Mourners attend the funeral for former Illinois Gov. George Ryan at Asbury United Methodist Church in Kankakee, Thursday, May 8, 2025.

Mourners attend the funeral for former Illinois Gov. George Ryan at Asbury United Methodist Church in Kankakee on Thursday.

Ashlee Rezin/Sun-Times

The memorial service didn’t shy away from Ryan’s conviction, with his former co-defendant and longtime friend Larry Warner eulogizing Ryan as a bipartisan political figure who would stand out as an oddity in today’s political landscape.

“It’s like we have the Democratic Party in here,” Warner joked. “Was he a Republican? … [On the death row moratorium] he became a liberal because it wasn’t right.”

Former Illinois Senate President John Cullerton, former Cook County Assessor Joe Berrios, former Illinois state Rep. Jim Durkin and co-founder of the Women’s Business Development Center, Hedy Ratner, were among the attendees.

Also in the crowd were prison advocate Bill Ryan and Stanley Howard, whom Ryan pardoned in 2003 after the Supreme Court reaffirmed his conviction in a murder and armed robbery case, despite his confession coming under disgraced Chicago Police Department Cmdr. Jon Burge.

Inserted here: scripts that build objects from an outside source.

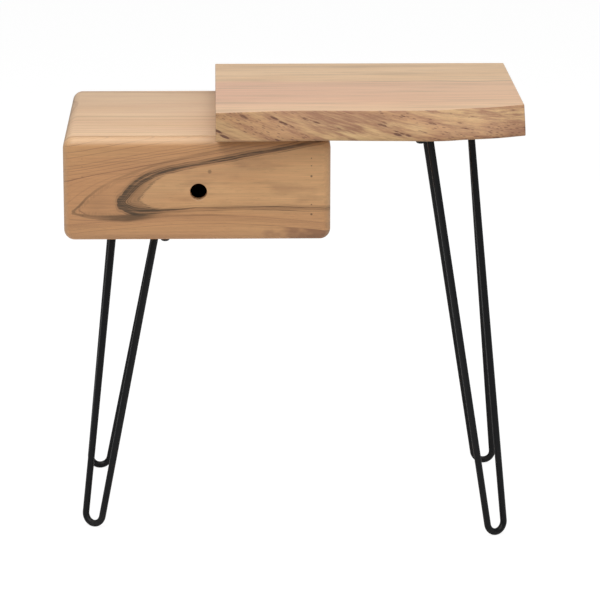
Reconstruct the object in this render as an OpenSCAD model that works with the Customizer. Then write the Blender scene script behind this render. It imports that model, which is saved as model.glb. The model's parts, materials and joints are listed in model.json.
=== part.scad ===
// Side table: a live-edge slab laid over one end of a rounded drawer box, on four hairpin legs.
// Millimetres, +Z up. The origin is on the floor at the centre of the footprint, and the drawer
// front faces -Y.

/* [Drawer box] */
// Width of the box
box_width = 347; // [300:1:420]
// Depth of the box, drawer front included
box_depth = 334; // [290:1:350]
// Height of the box
box_height = 136; // [112:1:175]
// Height of the box's underside above the floor
box_lift = 401; // [330:1:480]
// Thickness of the carcass boards
board = 18; // [16:0.5:22]
// Radius of the box's long edges and of the drawer front's corners
edge_radius = 14; // [13:0.5:15]
// Thickness of the back panel
back_panel_thickness = 9; // [6:0.5:12]
// Width of the rabbet that the back panel lies in
rabbet = 8; // [6:0.5:10]

/* [Slab] */
// Length of the slab, along the table
slab_length = 402; // [340:1:485]
// Depth of the slab, from the foremost point of its live edge to its back
slab_depth = 368; // [355:1:440]
// Thickness of the slab
slab_thickness = 37; // [30:1:45]
// How far the slab lies over the box
slab_overlap = 149; // [125:1:180]
// How far the live edge's foremost point stands ahead of the drawer front
slab_overhang = 28; // [24:1:36]

/* [Drawer] */
// Thickness of the drawer front
front_thickness = 18; // [16:0.5:22]
// Radius of the drawer front's outer arris
front_arris = 12; // [4:0.5:12.5]
// Thickness of the drawer's sides and back
drawer_board = 12; // [10:0.5:15]
// Thickness of the drawer's bottom panel
drawer_bottom_thickness = 5; // [3:0.5:8]
// Depth of the groove that holds the bottom panel
bottom_groove = 4; // [3:0.5:5]
// Height of the bottom panel above the sides' lower edge
bottom_panel_lift = 8; // [5:0.5:14]
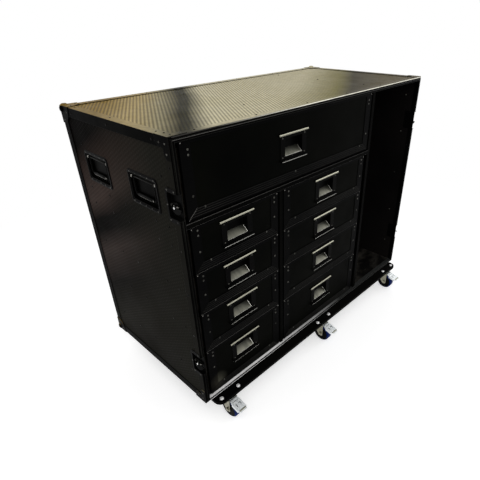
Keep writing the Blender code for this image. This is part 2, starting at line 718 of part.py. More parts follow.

During the service, Warner told stories about Ryan’s political career, including the one state execution he did go through with — convicted killer Andrew Kokoraleis in 1999. He said Ryan mulled the decision, sitting by the phone crying both before and after calling the warden.

Warner said that every time friends and other elected officials “tried to make him a politician instead of a good Samaritan,” Ryan would remind them he had to look in the mirror every morning to shave. Soon after, Warner said he bought Ryan an electric shaver to try to solve that.

“How many people have the opportunity to know friends or love somebody, who through their actions, changes the world?” Warner asked. “My dear friend George did that.”

It wasn’t all politics, as the Rev. Scott Henley joined some of Ryan’s family members in telling more grounded stories of the former state leader.

Henley said the first time he met Ryan was over homemade strawberry shortcakes Ryan had made just a short time after he was released from prison.

Henley also said Ryan was very engaged in the Kankakee community, whether it was using his influence to help somebody on the street or chatting with trick-or-treaters at Halloween.

“You mattered to him, not for a vote, but because you were his neighbor,” Henley said. “He was all about what he could do for his family and community.”